Car c’est une autre leçon remarquable de l’élection aux Pays-Bas : la poussée des partis pro-européens. Avec 19 sièges chacun, deux partis libéraux, l’Appel chrétien-démocrate (CDA) et le parti réformateur D66, enregistrent des progrès importants en nombre de sièges par rapport au scrutin de 2012 ; le plus grand gagnant à cet égard est le parti écologiste Gauche verte, qui, sous la houlette de son charismatique dirigeant, Jesse Klaver, passera dans le futur Parlement de 4 à 14 députés.

Enfin, l’effondrement du Parti travailliste, le parti social-démocrate dont est notamment membre le vice-président de la Commission européenne Frans Timmermans, qui perd 29 sièges en passant de 38 à 9, illustre le naufrage de cette mouvance en Europe. Cette chute, parallèlement à la fragmentation des forces politiques, sont le signe d’un paysage politique en cours de recomposition, comme on le voit ailleurs en Europe.

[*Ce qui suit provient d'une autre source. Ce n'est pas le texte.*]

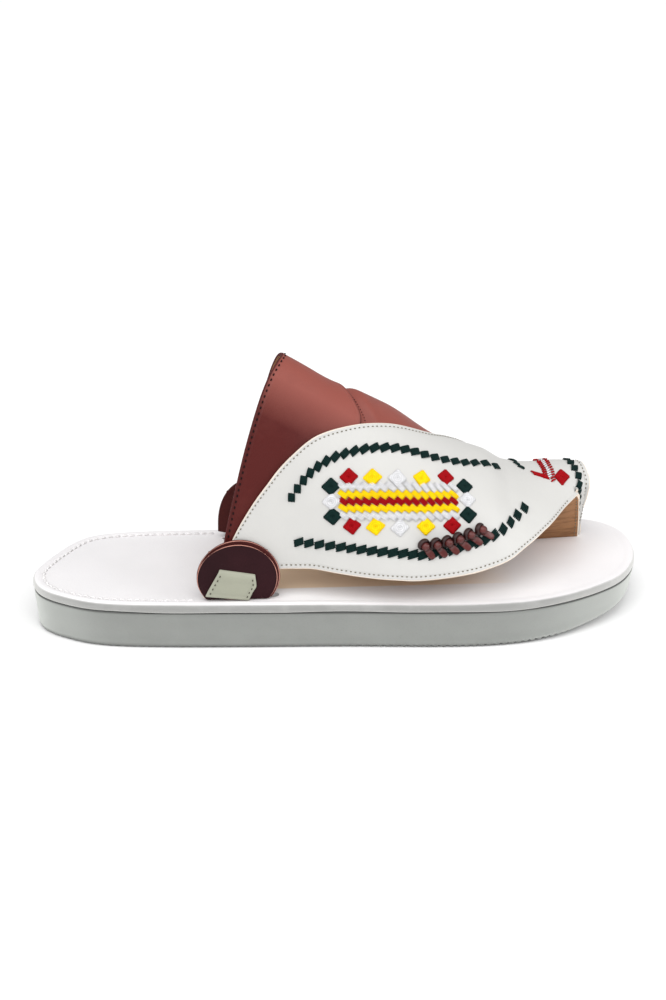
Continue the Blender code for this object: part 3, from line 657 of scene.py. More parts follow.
def sole_loop(steps):
    """The sole's outline from above: heel end, outer side, toe end, inner side."""
    along = HEEL + column(SOLE_OUTLINE, 0, SOLE_LENGTH)
    outer = np.stack([along, column(SOLE_OUTLINE, 1, BALL_WIDTH)], axis=1)
    inner = np.stack([along, column(SOLE_OUTLINE, 2, BALL_WIDTH)], axis=1)
    return smooth_loop(np.concatenate([outer, inner[-2:0:-1]]), steps)


def inset_loop(loop, inset):
    """The loop moved inwards by inset, square to itself; inset is an array for several loops."""
    ahead = unit(np.roll(loop, -1, axis=0) - np.roll(loop, 1, axis=0))
    inward = np.stack([-ahead[:, 1], ahead[:, 0]], axis=1)
    return loop + inward * np.asarray(inset)[..., None, None]


def fine_profile(profile, steps):
    """A profile table as (inset, height) arrays in metres, steps places to each of its spans."""
    at = np.linspace(0, len(profile) - 1, (len(profile) - 1) * steps + 1)
    knots = np.arange(len(profile), dtype=float)
    return (steady_curve(knots, column(profile, 0, MM), at), steady_curve(knots, column(profile, 1, MM), at))


def toe_lift(along):
    """How far the underside curls up towards the toe: spring ((x - start)/reach)^2.6."""
    reach = HEEL + SOLE_LENGTH - SPRING_START
    return TOE_SPRING * np.clip((along - SPRING_START) / reach, 0, 1) ** SPRING_POWER


def tread(along, across):
    """Depth share of the tread's wavy cross grooves: rounded pulses of x + 6 mm tri(y / 17 mm),
    deep from the waist to the ball and shallow under the heel and the toe."""
    fold = np.abs((across / (17 * MM)) % 2 - 1)
    phase = (along + 6 * MM * fold) / sizes().tread_pitch
    deep = ease((along + 5 * MM) / (20 * MM)) * (1 - ease((along - 95 * MM) / (20 * MM)))
    return ease(0.5 + 1.3 * np.cos(2 * math.pi * phase)) * (0.2 + 0.8 * deep)


def capped_stack(rings, low_columns, high_columns, low_height=None, low_bands=0):
    """A closed body from level rings of one outline, with a grid across its bottom and its top:
    row i of a cap runs straight from place i of the outline to its partner on the other side.
    When low_bands is above 0, the bottom and the first low_bands bands of its wall take the
    second finish."""
    levels, count = rings.shape[:2]
    wall = wall_quads(np.arange(levels * count).reshape(levels, count))
    flat = rings.reshape(-1, 3)[:, :2]
    side = low_bands * count
    made = [part(rings, [(wall[:side], flat[wall[:side]], 1), (wall[side:], flat[wall[side:]], 0)])]
    row = np.arange(count // 2 + 1)
    for ring, columns, downward in ((rings[0], low_columns, True), (rings[-1], high_columns, False)):
        way = np.linspace(0, 1, columns)[None, :, None]
        grid = ring[row][:, None] * (1 - way) + ring[-row][:, None] * way
        if downward and low_height is not None:
            inside = 4 * way[..., 0] * (1 - way[..., 0])
            grid[..., 2] = np.where(inside > 0, low_height(grid[..., 0], grid[..., 1]), grid[..., 2])
        quads = grid_quads(np.arange(grid.shape[0] * columns).reshape(-1, columns))
        quads = quads[:, ::-1] if downward else quads
        finish = 1 if downward and low_bands else 0
        made.append(part(grid, [(quads, grid.reshape(-1, 3)[:, :2][quads], finish)]))
    return made


def seam_wander(loop):
    """A slight rise and fall of the wrap's lower edge round the sole: two slow waves."""
    around = arc_places(loop) / arc_places(loop)[-1] * 2 * math.pi
    return 0.22 * MM * np.sin(5 * around) + 0.16 * MM * np.sin(13 * around + 1.0)


class SANDAL_OT_outsole(bpy.types.Operator):
    """Mould the foam sole with its tread"""

    bl_idname = "sandal.outsole"
    bl_label = "Moulded sole"

    def execute(self, context):
        loop = sole_loop(40)
        inset, height = fine_profile(SOLE_PROFILE, 3)
        flat = inset_loop(loop, inset)
        depth = sizes().tread_depth
        cut = tread(flat[..., 0], flat[..., 1]) * depth * np.clip(1 - height / (2.6 * MM), 0, 1)[:, None]
        level = height[:, None] + seam_wander(loop) * ease((height - 14 * MM) / (3 * MM))[:, None]
        level = level + np.minimum(cut, depth)
        lift = toe_lift(flat[..., 0])
        level = level + lift * (1 - np.clip(level / SOLE_HEIGHT, 0, 1))
        rings = np.concatenate([flat, level[..., None]], axis=-1)

        def underside(along, across):
            """Height of the sole's underside: its tread and the curl of the toe."""
            return tread(along, across) * depth + toe_lift(along)

        parts = capped_stack(rings, 46, 5, underside)
        make_piece("moulded_sole", parts, [foam_finish("sole_foam", colours().foam)],
                   ["outsole"], merge=True)
        return {"FINISHED"}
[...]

L’envers du décor, cependant, ne recèle pas que des bonnes nouvelles pour M. Rutte. Même si ces élections vont lui permettre, cette fois-ci, de se passer d’alliances douteuses avec l’extrême droite, celle-ci n’a pas dit son dernier mot. Comme l’a dit M. Wilders lui-même, on ne remet pas si facilement « le génie dans la lampe ». Le dirigeant populiste a imposé ses thèmes, amenant même M. Rutte à le suivre parfois dangereusement sur son propre terrain. Il demeurera une force importante aux Pays Bas.

Il reste que, après une année marquée par le Brexit et l’élection de Donald Trump, le verdict des électeurs néerlandais apporte un message pro-européen et antipopuliste bienvenu. Le président François Hollande s’est empressé de saluer cette « victoire claire contre l’extrémisme ». On devine, derrière ce message, l’espoir que, après l’Autriche et les Pays-Bas, la France confirme en mai le coup d’arrêt à la vague europhobe.